**Short task**
Your task is to print every entry below exactly as given.

**Data provided**
╭──
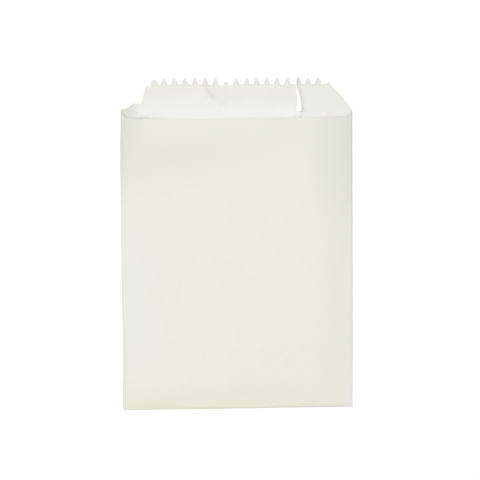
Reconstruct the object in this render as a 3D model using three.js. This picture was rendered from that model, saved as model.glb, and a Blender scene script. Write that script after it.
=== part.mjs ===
// A flat white paper bag for prepared food, lying on its back with its mouth a little open.
//
// Millimetres. X runs across the bag, +Y from the folded bottom to the mouth, +Z up. The origin is
// at the middle of the bag's footprint, on the surface it lies on. The front panel is on top. The
// back panel is on the surface and is longer than the front, so that a toothed lip shows past the
// front panel's straight rim. The whole bag is one thin closed wall: a flattened tube of paper,
// folded over and glued at the bottom, with a glued lengthwise seam in the back panel that stands
// open over the lip.

import * as THREE from "three";

// ---- driving dimensions ----
const WIDTH = 140; // across the bag, from side fold to side fold, where it lies flat
const FRONT_LENGTH = 180.9; // bottom fold to the front panel's rim, at the middle
const LIP = 19.1; // what the back panel adds up to the valleys between the teeth
const TOOTH = 4.5; // height of a tooth
const PITCH = 6.08; // from tooth to tooth
const TOOTH_BASE = 4.0; // width of a tooth at its root
const TEETH = 18; // full teeth along the lip
const FIRST_TOOTH = -48.6; // x of the first full tooth
const EDGE_TOOTH = { x: -53.4, tip: -0.3, root: 1.7, valley: -1.5 }; // half-torn tooth at the lip's left end

const WALL = 0.35; // thickness of the wall
const FOLD_GAP = 0.3; // room between the panels at a pressed fold
const CREASE_LIFT = { left: 4.0, right: 2.7 }; // the side folds stand this far off the surface at the mouth
const BULGE = 9.0; // the front panel's rise over the side folds at the mouth
const BULGE_POWER = { left: 4.2, right: 2.8 }; // how flat the front panel is from its middle to each side
const MOUTH_NARROWS = 1.3; // each side fold comes in this far at the mouth
const BACK_FLAT = 0.62; // share of the half width over which the back panel lies flat

const BOTTOM_SLANT = 1.3; // the bottom fold runs this far up over the width, left to right
const CORNER = { cut: 0.9, run: 3.0 }; // the bottom corners are this soft
const FLAP = 12.5; // the folded and glued bottom end, on the back
const FLAP_STEP = 0.6; // its thickness
const FLAP_BLEND = 18; // length over which the back panel comes down from the flap to the surface

const RIM_UPTURN = { rise: 4.1, run: 5.5 }; // the front rim sweeps up to the side folds
const LEFT_SHOULDER = { start: 4.35, rise: 7.9, bend: 8.5, run: 11.75 }; // low shoulder left of the lip
const LEFT_EDGE = { run: 3.6 }; // the steep edge from that shoulder to the lip
const RIGHT_SLOPE = { start: 4.0, run: 13.2, bow: 0.9 }; // the slanting cut at the lip's right end

const SLIT = { left: 35.9, leftTop: 35.2, right: 38.9, rightTop: 36.0, reach: 26 }; // the parted top of the seam
const SEAM_RIDGE = 0.25; // the second layer along the seam, on the inside

const SEGMENTS_FRONT = 22;

// ---- outlines in the plane of the paper ----
const halfWidth = WIDTH / 2;
const clamp01 = (t) => Math.min(1, Math.max(0, t));
const smooth = (t) => {
  const c = clamp01(t);
  return c * c * (3 - 2 * c);
};
const mix = (a, b, t) => a + (b - a) * t;

// 0 in the left part of the bag, 1 in the right part
const toRight = (x) => smooth((x + 45) / 90);

// half the bag's width at height y, folds included
function sideAt(y) {
  const up = clamp01((y - 25) / (FRONT_LENGTH - 25));
  return halfWidth - MOUTH_NARROWS * mix(up, smooth(up), 0.4);
}

// the bottom fold's line
function bottomAt(x) {
  const along = (x + halfWidth) / WIDTH;
  const fromEdge = halfWidth - Math.abs(x);
  const soft = 1 - clamp01(fromEdge / CORNER.run);
  return BOTTOM_SLANT * Math.pow(clamp01(along), 1.3) + CORNER.cut * soft * soft;
}

// the front panel's rim
function rimAt(x) {
  const fromEdge = sideAt(FRONT_LENGTH) - Math.abs(x);
  const up = 1 - clamp01(fromEdge / RIM_UPTURN.run);
  return FRONT_LENGTH + RIM_UPTURN.rise * up * up;
}

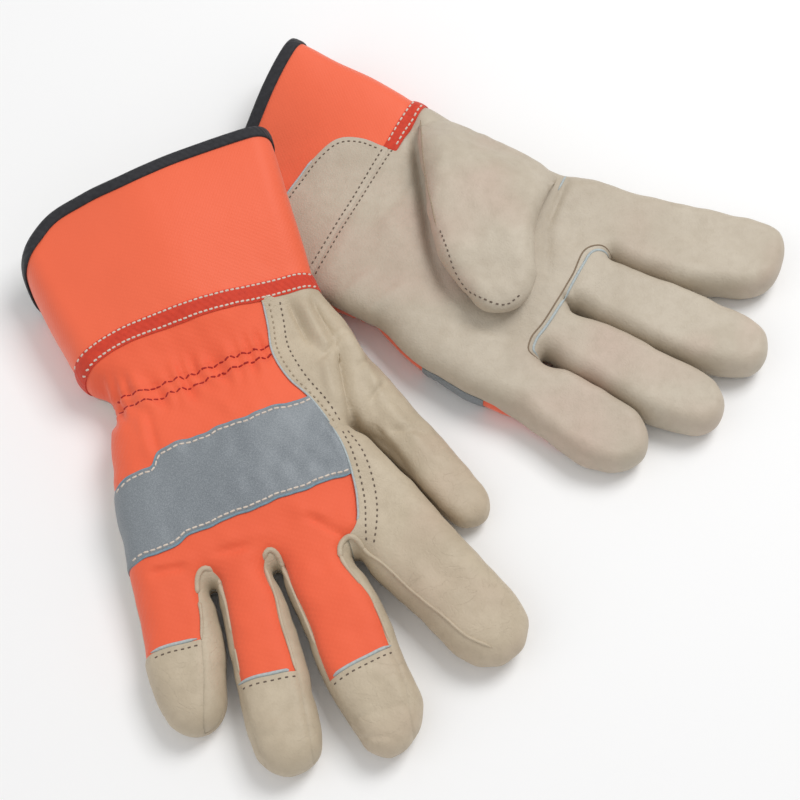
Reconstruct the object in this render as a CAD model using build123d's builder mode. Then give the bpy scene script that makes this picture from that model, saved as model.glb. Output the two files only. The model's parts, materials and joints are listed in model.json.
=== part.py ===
╰──
**The answer**
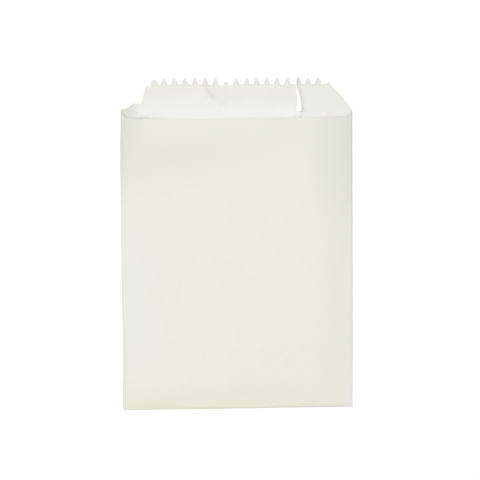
Reconstruct the object in this render as a 3D model using three.js. This picture was rendered from that model, saved as model.glb, and a Blender scene script. Write that script after it.
=== part.mjs ===
// A flat white paper bag for prepared food, lying on its back with its mouth a little open.
//
// Millimetres. X runs across the bag, +Y from the folded bottom to the mouth, +Z up. The origin is
// at the middle of the bag's footprint, on the surface it lies on. The front panel is on top. The
// back panel is on the surface and is longer than the front, so that a toothed lip shows past the
// front panel's straight rim. The whole bag is one thin closed wall: a flattened tube of paper,
// folded over and glued at the bottom, with a glued lengthwise seam in the back panel that stands
// open over the lip.

import * as THREE from "three";

// ---- driving dimensions ----
const WIDTH = 140; // across the bag, from side fold to side fold, where it lies flat
const FRONT_LENGTH = 180.9; // bottom fold to the front panel's rim, at the middle
const LIP = 19.1; // what the back panel adds up to the valleys between the teeth
const TOOTH = 4.5; // height of a tooth
const PITCH = 6.08; // from tooth to tooth
const TOOTH_BASE = 4.0; // width of a tooth at its root
const TEETH = 18; // full teeth along the lip
const FIRST_TOOTH = -48.6; // x of the first full tooth
const EDGE_TOOTH = { x: -53.4, tip: -0.3, root: 1.7, valley: -1.5 }; // half-torn tooth at the lip's left end

const WALL = 0.35; // thickness of the wall
const FOLD_GAP = 0.3; // room between the panels at a pressed fold
const CREASE_LIFT = { left: 4.0, right: 2.7 }; // the side folds stand this far off the surface at the mouth
const BULGE = 9.0; // the front panel's rise over the side folds at the mouth
const BULGE_POWER = { left: 4.2, right: 2.8 }; // how flat the front panel is from its middle to each side
const MOUTH_NARROWS = 1.3; // each side fold comes in this far at the mouth
const BACK_FLAT = 0.62; // share of the half width over which the back panel lies flat

const BOTTOM_SLANT = 1.3; // the bottom fold runs this far up over the width, left to right
const CORNER = { cut: 0.9, run: 3.0 }; // the bottom corners are this soft
const FLAP = 12.5; // the folded and glued bottom end, on the back
const FLAP_STEP = 0.6; // its thickness
const FLAP_BLEND = 18; // length over which the back panel comes down from the flap to the surface

const RIM_UPTURN = { rise: 4.1, run: 5.5 }; // the front rim sweeps up to the side folds
const LEFT_SHOULDER = { start: 4.35, rise: 7.9, bend: 8.5, run: 11.75 }; // low shoulder left of the lip
const LEFT_EDGE = { run: 3.6 }; // the steep edge from that shoulder to the lip
const RIGHT_SLOPE = { start: 4.0, run: 13.2, bow: 0.9 }; // the slanting cut at the lip's right end

const SLIT = { left: 35.9, leftTop: 35.2, right: 38.9, rightTop: 36.0, reach: 26 }; // the parted top of the seam
const SEAM_RIDGE = 0.25; // the second layer along the seam, on the inside

const SEGMENTS_FRONT = 22;

// ---- outlines in the plane of the paper ----
const halfWidth = WIDTH / 2;
const clamp01 = (t) => Math.min(1, Math.max(0, t));
const smooth = (t) => {
  const c = clamp01(t);
  return c * c * (3 - 2 * c);
};
const mix = (a, b, t) => a + (b - a) * t;

// 0 in the left part of the bag, 1 in the right part
const toRight = (x) => smooth((x + 45) / 90);

// half the bag's width at height y, folds included
function sideAt(y) {
  const up = clamp01((y - 25) / (FRONT_LENGTH - 25));
  return halfWidth - MOUTH_NARROWS * mix(up, smooth(up), 0.4);
}

// the bottom fold's line
function bottomAt(x) {
  const along = (x + halfWidth) / WIDTH;
  const fromEdge = halfWidth - Math.abs(x);
  const soft = 1 - clamp01(fromEdge / CORNER.run);
  return BOTTOM_SLANT * Math.pow(clamp01(along), 1.3) + CORNER.cut * soft * soft;
}

// the front panel's rim
function rimAt(x) {
  const fromEdge = sideAt(FRONT_LENGTH) - Math.abs(x);
  const up = 1 - clamp01(fromEdge / RIM_UPTURN.run);
  return FRONT_LENGTH + RIM_UPTURN.rise * up * up;
}

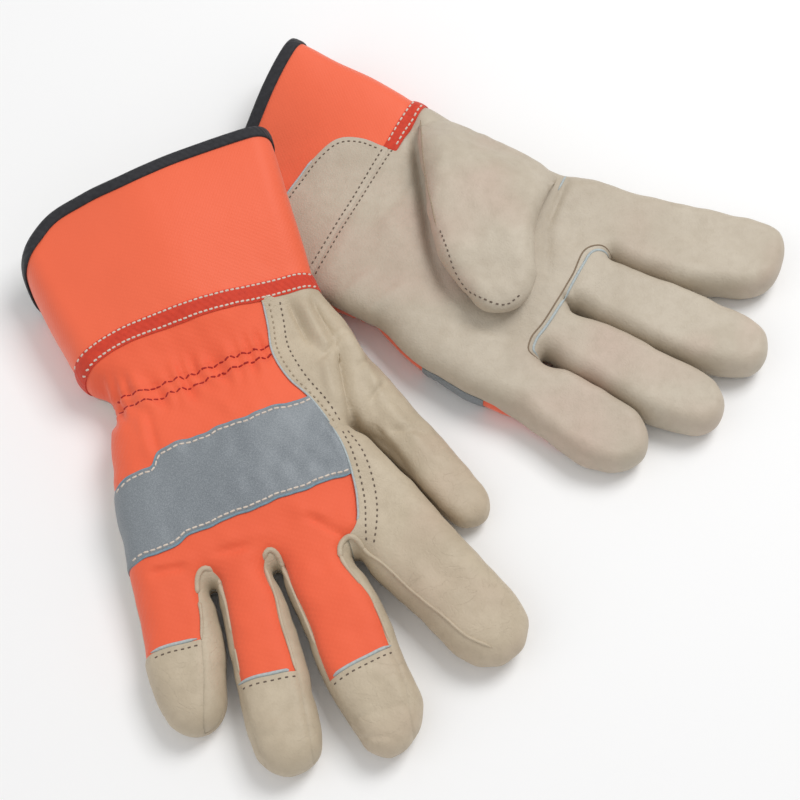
Reconstruct the object in this render as a CAD model using build123d's builder mode. Then give the bpy scene script that makes this picture from that model, saved as model.glb. Output the two files only. The model's parts, materials and joints are listed in model.json.
=== part.py ===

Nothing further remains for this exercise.